Superheavyweight IIlliadi Alhassan lost to Igbineghu Richard of Nigeria in the final to clinch the silver whilst flyweight Alex Baba outpointed Duncan Karanja of Kenya to reach the medal zone which gave him the bronze.
Athletics
1. Emmanuel Tuffuor 200m 20.9 secs silver
2. Emmanuel Tuffuor 100m 19.3 secs bronze
3. Kennedy Osei 800m 1min 48.41 secs bronze
4.Timothy Hesse, Nelson Boateng, Kennedy Osei, Ahmed Aliu 4x400m 3mins 8.18 secs bronze.
Some noteworthy individual performances in athletics were Timothy Hesse 400m fourth placed 46.72 secs; Cynthia Quartey 5th in 100m semis 12.11 secs and Naomi Mills clocking 12. 3 secs also in the 100m.
A big setback for the Ghana athletics team was that it could not field the traditional powerful men’s team quartet.

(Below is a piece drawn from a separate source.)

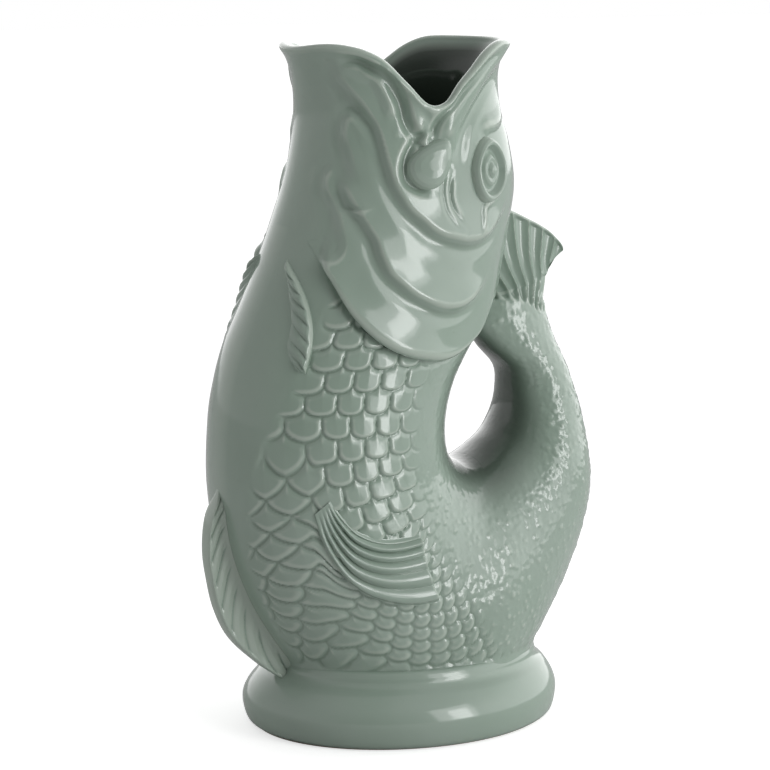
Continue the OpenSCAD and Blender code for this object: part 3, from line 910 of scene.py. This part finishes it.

What happened was that American based sprinters Leo Myles Mills, Eric Akogyeram and Solomon Amegatcher failed to turn up for the Games. They had asked permission to return to the US after the Mobil athletics trials in Accra a few weeks to the Games but they failed to meet the team in Cairo as arranged.
So far so good. My next instalment will focus on the 6th Games in Harare, Sept 13-23 1995.
Cheers everybody and keep loving sports.